GW2 Elementalist: My Personal Story

Between Wow runs in the Tanaan Jungle, I’ve been inching my GW2 Elementalist along and finally am at level 10, and gain “My Personal Story”.

The personal story is the unique campaign of each character which, along with dynamic events and map completion, makes up much of PvE gameplay. The personal story is independent from random world events and is always available to follow through the game world and the events which occur there. The personal story is told through character specific instances and is personalized by decisions made before and during gameplay.  

I don’t remember the personal stories of the other characters I’ve gotten to level 10, but I like this one so far.


I’m sent back to Divinity’s Reach, the main city in Queensdale to see an old friend who runs a tavern with her father.  Some local ne’er-do-wells cause trouble and I have to take them all down.  Unfortunately, dear old dad was injured in the fight.  He needs medical supplies which bizarrely are not available in this, the largest city I have ever seen in a game.

Off I go to an encampment near where I started my character.  Bandits/robbers/boneheads have stolen the supplies and are holed up in a nearby cave.  I must go in to get the supplies back.   It was late when I did the opening of this series so I haven’t gone cave crawling yet.  I’m expecting bunches of baddies and a boss.

From Deep in the Archives: Blizzard’s Brave New World

As everyone sort of mourns Blizzard putting World of Warcraft on the back burner, I came across an article I’d copied from Computer Gaming World.  I don’t have the date on my copies, unfortunately.

The headline “Is World of Warcraft the breakout online game everyone’s been waiting for? Blizzard’s Brave New World” is so much fun, and reminds us the game was once all shiny and new, with an uncertain future in a crowded market.


The article is written by Jeff Green and Thierry Nguyen (two writers I miss!).  Here’s some of what they liked:

“…the game world is beautiful.  Blizzard has truly realized it’s goals with the game’s graphics; it really feels like you’re inside the WarCraft strategy games.  The landscape and architecture boast Blizzard’s distinctive painterly, slightly surreal perspective–not quite realistic, but not overly cartoony either.”

“…World of Warcraft opens almost as if it’s a single player RPG–giving you very specific goals, cool rewards, and an easy, gradual introduction to the world around you.”

“World of Warcraft takes its quest interface almost straight from WarCraft III.  NPCs with quests to offer appear in the world with large yellow exclamation points above their heads, just like in the strategy game.”
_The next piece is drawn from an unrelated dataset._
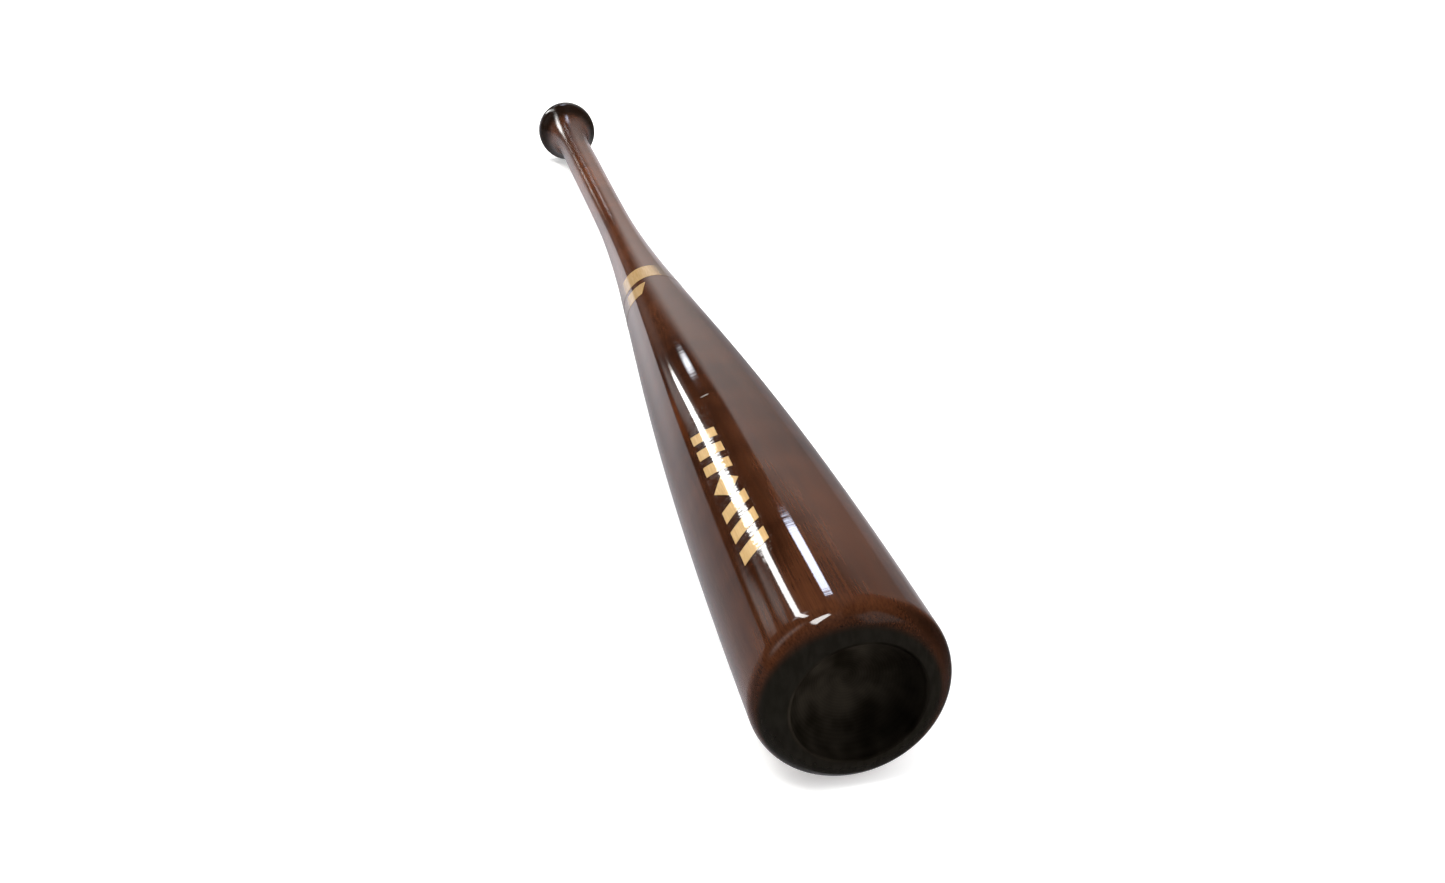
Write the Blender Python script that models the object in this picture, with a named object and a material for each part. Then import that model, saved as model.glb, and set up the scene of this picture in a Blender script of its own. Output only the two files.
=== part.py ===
"""Turned wooden baseball bat with a flared knob, a cupped barrel end and gold foil marks.

The bat lies along +X. Its knob's flat end face is at x = 0, its axis is the X axis and +Z is up.
Angles round the bat are measured from +Z towards +Y.
"""

import math

import bmesh
import bpy
from mathutils import Matrix, Vector
from mathutils.geometry import interpolate_bezier

# Billet
BAT_LENGTH = 0.864
BARREL_RADIUS = 0.0325
THROAT_START_RADIUS = 0.0115
GRIP_RADIUS = 0.0124
KNOB_RADIUS = 0.0256
KNOB_FACE_RADIUS = 0.0220
KNOB_RIM_START = 0.0070
KNOB_RIM_END = 0.0110
GRIP_START = 0.100
THROAT_START = 0.320
BARREL_START = 0.845
SHOULDER_LENGTH = 0.0100
SHOULDER_DROP = 0.0092
CUP_RADIUS = 0.0213
CUP_DEPTH = 0.0140

# Lengths of the outline curves' handles, along the bat
FLARE_HANDLES = (0.0152, 0.0866)
GRIP_HANDLES = (0.070, 0.090)
THROAT_HANDLES = (0.1734, 0.2345)

# Foil, as it lies on the lacquer
FOIL_GAP = 0.0003
FOIL_THICKNESS = 0.0003

# Bands round the throat
RING_START = 0.483
RING_WIDTH = 0.022
STRIPE_START = 0.513
STRIPE_WIDTH = 0.0158
STRIPE_FIRST_ANGLE = -22.0
STRIPE_END_TURN = -13.0
STRIPE_SWEEP = -112.0
STRIPE_END_SLANT = -0.004

# Mark along the barrel: slanted bars on both sides of a diamond
MARK_START = 0.718
MARK_LENGTH = 0.098
MARK_ANGLE = -37.0
MARK_SWEEP = 20.0
MARK_BARS_PER_SIDE = 3
BAR_WIDTH = 0.0078
BAR_SLANT = 0.0046
DIAMOND_LENGTH = 0.0160

# Facets: flats of the billet touch the true round, one flat faces straight down
SIDES = 48
FACET_ANGLE = 2 * math.pi / SIDES
FLAT_FACTOR = 1 / math.cos(FACET_ANGLE / 2)
SHARP_ANGLE = math.radians(35)

# Turns a piece that is modelled along +Z to lie along +X
ALONG_X = Matrix.Rotation(math.pi / 2, 4, "Y")


def clear_scene():
    for obj in list(bpy.data.objects):
        bpy.data.objects.remove(obj, do_unlink=True)


def principled(name, colour, roughness, metallic, coat=0.0):
    material = bpy.data.materials.new(name)
    material.use_nodes = True
    shader = material.node_tree.nodes["Principled BSDF"]
    shader.inputs["Base Color"].default_value = (*colour, 1.0)
    shader.inputs["Roughness"].default_value = roughness
    shader.inputs["Metallic"].default_value = metallic
    shader.inputs["Coat Weight"].default_value = coat
    return material


def curve_between(start, end, handles, points):
    """Points (radius, x) on a Bezier whose handles both lie along the bat."""
    ends = [Vector((radius, x, 0)) for x, radius in (start, end)]
    start_handle = ends[0] + Vector((0, handles[0], 0))
    end_handle = ends[1] - Vector((0, handles[1], 0))
    curve = interpolate_bezier(ends[0], start_handle, end_handle, ends[1], points)
    return [(point.x, point.y) for point in curve]


def quarter_round(centre, across, along, points):
    """Points (radius, x) on a quarter ellipse, from its widest point to its furthest one along the bat."""
    angles = [math.pi / 2 * index / (points - 1) for index in range(points)]
    return [(centre[0] + across * math.cos(a), centre[1] + along * math.sin(a)) for a in angles]


def knob_outline():
    rim_height = KNOB_RADIUS - KNOB_FACE_RADIUS
    rim = quarter_round((KNOB_FACE_RADIUS, KNOB_RIM_START), rim_height, -KNOB_RIM_START, 6)
    flare = curve_between((KNOB_RIM_END, KNOB_RADIUS), (GRIP_START, GRIP_RADIUS), FLARE_HANDLES, 12)
    return [(0.0, 0.0)] + rim[::-1] + flare


def shaft_outline():
    """The grip and the swelling from throat to barrel."""
    grip = curve_between(
        (GRIP_START, GRIP_RADIUS), (THROAT_START, THROAT_START_RADIUS), GRIP_HANDLES, 5
    )
    swell = curve_between(
        (THROAT_START, THROAT_START_RADIUS), (BARREL_START, BARREL_RADIUS), THROAT_HANDLES, 17
    )
    return grip[1:] + swell[1:]


def barrel_end_outline():
    """The rounded shoulder, the flat rim and the hollow cup."""
    shoulder_centre = (BARREL_RADIUS - SHOULDER_DROP, BAT_LENGTH - SHOULDER_LENGTH)
    shoulder = quarter_round(shoulder_centre, SHOULDER_DROP, SHOULDER_LENGTH, 7)
    cup = quarter_round((0.0, BAT_LENGTH), CUP_RADIUS, -CUP_DEPTH, 9)
    cup[-1] = (0.0, BAT_LENGTH - CUP_DEPTH)
    return shoulder + cup


def bat_outline():
    return knob_outline() + shaft_outline() + barrel_end_outline()


OUTLINE = bat_outline()


def surface_radius(x):
    """Radius of the shaft or the barrel at x, read between the outline's points."""
    for (radius_a, x_a), (radius_b, x_b) in zip(OUTLINE, OUTLINE[1:]):
        if x_a <= x <= x_b and x_b > x_a:
            return radius_a + (radius_b - radius_a) * (x - x_a) / (x_b - x_a)
    raise ValueError(f"no outline at x = {x}")


def foil_point(x, angle):
    """Point of the foil's underside at x and at an angle in degrees."""
    radius = surface_radius(x) * FLAT_FACTOR + FOIL_GAP
    turn = math.radians(angle)
    return Vector((x, radius * math.sin(turn), radius * math.cos(turn)))


def new_object(name, mesh, material, parent):
    mesh.materials.append(material)
    obj = bpy.data.objects.new(name, mesh)
    bpy.context.scene.collection.objects.link(obj)
    obj.parent = parent
    return obj


def mesh_of(name, shape):
    mesh = bpy.data.meshes.new(name)
    shape.to_mesh(mesh)
    shape.free()
    return mesh


def evaluated_copy(obj):
    """Puts the mesh that the object's modifiers give in place of its own."""
    graph = bpy.context.evaluated_depsgraph_get()
    mesh = bpy.data.meshes.new_from_object(obj.evaluated_get(graph))
    obj.modifiers.clear()
    obj.data = mesh


def shade_round(obj):
    obj.data.shade_smooth()
    obj.data.set_sharp_from_angle(angle=SHARP_ANGLE)


def turned(name, outline, material, parent, closed=False):
    """Solid of revolution about X. The outline's points are (radius, x), its radii those of the true round."""
    shape = bmesh.new()
    points = [shape.verts.new((radius * FLAT_FACTOR, 0, x)) for radius, x in outline[::-1]]
    for start, end in zip(points, points[1:]):
        shape.edges.new((start, end))
    if closed:
        shape.edges.new((points[-1], points[0]))
    bmesh.ops.rotate(shape, verts=points, matrix=Matrix.Rotation(FACET_ANGLE / 2, 3, "Z"))
    obj = new_object(name, mesh_of(name, shape), material, parent)
    screw = obj.modifiers.new("Turn", "SCREW")
    screw.axis = "Z"
    screw.steps = SIDES
    screw.render_steps = SIDES
    screw.use_merge_vertices = True
    screw.merge_threshold = 0.00001
    evaluated_copy(obj)
    obj.data.transform(ALONG_X)
    shade_round(obj)
    return obj


def foil_patch(name, corner, edge_a, edge_b, cells, material, parent):
    """Thin four-sided foil on the billet. corner and both edges are (length along x, angle in degrees)."""
    shape = bmesh.new()
    rows = []
    for i in range(cells[0] + 1):
        row = []
        for j in range(cells[1] + 1):
            x = corner[0] + edge_a[0] * i / cells[0] + edge_b[0] * j / cells[1]
            angle = corner[1] + edge_a[1] * i / cells[0] + edge_b[1] * j / cells[1]
            row.append(shape.verts.new(foil_point(x, angle)))
        rows.append(row)
    for low, high in zip(rows, rows[1:]):
        for j in range(cells[1]):
            shape.faces.new((low[j], high[j], high[j + 1], low[j + 1]))
    outward = foil_point(corner[0], corner[1]) * Vector((0, 1, 1))
    shape.normal_update()
    if sum((face.normal.dot(outward) for face in shape.faces)) < 0:
        bmesh.ops.reverse_faces(shape, faces=shape.faces[:])
    obj = new_object(name, mesh_of(name, shape), material, parent)
    solidify = obj.modifiers.new("Foil thickness", "SOLIDIFY")
    solidify.thickness = FOIL_THICKNESS
    solidify.offset = 1.0
    evaluated_copy(obj)
    shade_round(obj)
    return obj


def build_throat_ring(foil, parent):
    """Foil band all the way round the throat."""
    steps = 3
    stations = [RING_START + RING_WIDTH * index / steps for index in range(steps + 1)]
    inner = [(surface_radius(x) + FOIL_GAP, x) for x in stations]
    outer = [(radius + FOIL_THICKNESS, x) for radius, x in inner]
    turned("throat_foil_ring", inner[::-1] + outer, foil, parent, closed=True)


def build_throat_stripe(foil, parent):
    """Foil band beside the ring that goes part of the way round, with slanted ends."""
    foil_patch(
        "throat_foil_stripe",
        (STRIPE_START, STRIPE_FIRST_ANGLE),
        (STRIPE_WIDTH, STRIPE_END_TURN),
        (STRIPE_END_SLANT, STRIPE_SWEEP),
        (2, 16),
        foil,
        parent,
    )


def build_barrel_mark(foil, parent):
    """Row of slanted bars, mirrored about a diamond in its middle."""
    low_angle = MARK_ANGLE - MARK_SWEEP / 2
    middle = MARK_START + MARK_LENGTH / 2
    side_length = (MARK_LENGTH - DIAMOND_LENGTH) / 2
    pitch = side_length / MARK_BARS_PER_SIDE
    for side in (-1, 1):
        for index in range(MARK_BARS_PER_SIDE):
            outer_edge = middle + side * (DIAMOND_LENGTH / 2 + pitch * (index + 1))
            number = MARK_BARS_PER_SIDE - index if side < 0 else MARK_BARS_PER_SIDE + index + 1
            foil_patch(
                f"barrel_foil_bar_{number}",
                (outer_edge, low_angle),
                (-side * BAR_WIDTH, 0.0),
                (-side * BAR_SLANT, MARK_SWEEP),
                (2, 4),
                foil,
                parent,
            )
    half_length = DIAMOND_LENGTH / 2
    foil_patch(
        "barrel_foil_diamond",
        (middle - half_length, MARK_ANGLE),
        (half_length, MARK_SWEEP / 2),
        (half_length, -MARK_SWEEP / 2),
        (4, 4),
        foil,
        parent,
    )


def main():
    clear_scene()
    bat = bpy.data.objects.new("bat", None)
    bpy.context.scene.collection.objects.link(bat)
    lacquered_wood = principled("Stained lacquered wood", (0.085, 0.030, 0.013), 0.32, 0.0, coat=1.0)
    gold_foil = principled("Gold foil", (0.78, 0.52, 0.22), 0.38, 0.35)
    turned("bat_body", OUTLINE, lacquered_wood, bat)
    build_throat_ring(gold_foil, bat)
    build_throat_stripe(gold_foil, bat)
    build_barrel_mark(gold_foil, bat)


main()
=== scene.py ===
import math

import bmesh
import bpy
import numpy as np
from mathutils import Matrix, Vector
from mathutils.geometry import interpolate_bezier


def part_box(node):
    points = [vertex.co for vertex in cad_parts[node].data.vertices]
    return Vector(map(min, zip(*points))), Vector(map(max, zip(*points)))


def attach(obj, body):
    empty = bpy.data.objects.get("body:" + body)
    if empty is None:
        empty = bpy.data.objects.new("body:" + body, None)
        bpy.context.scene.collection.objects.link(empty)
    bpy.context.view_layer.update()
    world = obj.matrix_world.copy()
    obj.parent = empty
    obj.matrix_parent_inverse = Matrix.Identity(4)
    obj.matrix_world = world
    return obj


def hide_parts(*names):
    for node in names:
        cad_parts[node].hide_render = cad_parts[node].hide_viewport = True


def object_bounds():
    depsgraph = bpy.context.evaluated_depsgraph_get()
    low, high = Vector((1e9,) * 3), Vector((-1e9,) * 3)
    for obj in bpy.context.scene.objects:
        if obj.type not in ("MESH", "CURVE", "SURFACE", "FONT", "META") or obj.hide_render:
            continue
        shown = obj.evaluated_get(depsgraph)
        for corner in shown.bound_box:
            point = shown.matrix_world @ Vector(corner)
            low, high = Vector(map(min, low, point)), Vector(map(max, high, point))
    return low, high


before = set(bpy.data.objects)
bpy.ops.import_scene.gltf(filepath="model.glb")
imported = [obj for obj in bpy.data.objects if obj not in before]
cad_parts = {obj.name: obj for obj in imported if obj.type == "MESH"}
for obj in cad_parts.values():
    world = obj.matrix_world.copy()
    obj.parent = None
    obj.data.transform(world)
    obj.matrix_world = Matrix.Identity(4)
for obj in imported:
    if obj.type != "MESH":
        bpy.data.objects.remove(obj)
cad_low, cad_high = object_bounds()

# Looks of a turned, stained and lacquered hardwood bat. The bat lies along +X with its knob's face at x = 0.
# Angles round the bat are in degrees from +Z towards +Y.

# Outline of the billet, as in the CAD source
BAT_LENGTH = cad_high.x - cad_low.x
BARREL_RADIUS = cad_high.z
THROAT_START_RADIUS = 0.0115
GRIP_RADIUS = 0.0124
KNOB_RADIUS = 0.0256
KNOB_FACE_RADIUS = 0.0220
KNOB_RIM_START = 0.0070
KNOB_RIM_END = 0.0110
GRIP_START = 0.100
THROAT_START = 0.320
BARREL_START = 0.845
SHOULDER_LENGTH = 0.0100
SHOULDER_DROP = 0.0092
CUP_RADIUS = 0.0213
CUP_DEPTH = 0.0140
LIP_ROUNDING = 0.0004
FLARE_HANDLES = (0.0152, 0.0866)
GRIP_HANDLES = (0.070, 0.090)
THROAT_HANDLES = (0.1734, 0.2345)
ROUND_SEGMENTS = 192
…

“Before we started playing, Blizzard told us that one of its goals was to achieve what it did in Diablo II–make World of Warcraft so fun that “level ups” come as a surprise.  We’ll be darned if that didn’t happen a number of times throughout our two days of playing.”

“World of Warcraft, more than any other MMORPG we’ve tried, plays much more like a single-player RPG–something Blizzard designed on purpose.”

“…it’s that fun, it was everything that made Diablo and the WarCraft games so addictive, and more.”

“The biggest worry all along might have been that Blizzard would be out of its depth here, in a tough genre in which it has no experience.  Instead, Blizzard has taken genre and done the best thing it could possibly have done: made a Blizzard game.”

Guild Wars 2: What It’s Missing

I played a little Guild Wars 2 this week.  My low level Elementalist is working in the Queensdale area.

It finally occurred to me what it is about this game that doesn’t grab me.  You work through a map area, doing tasks and filling in “hearts” for quest givers.

There are Vistas to discover, usually involving some climbing or jumping, and a point of interest or two.

You don’t get your “Personal Story” till level 10.  My experience with those so far has been that it’s an instance where you fight a boss and some other more challenging fights.  It hasn’t felt personal at all with the characters who have done them.

For me, the world is curiously empty of story, and any connective quest lines that you would usually have to move you from one area of the world to another.  You don’t get the sense that you’re really getting anywhere.

It’s sort of all exploration and check boxes.

I thought it was that I hadn’t found a character class I liked, but it’s the world itself that is pretty but sort of hollow.  It doesn’t feel like a world, really.   Relaxing for a break sometimes, but not so far compelling.

My character, however, is stunningly beautiful.  There is that.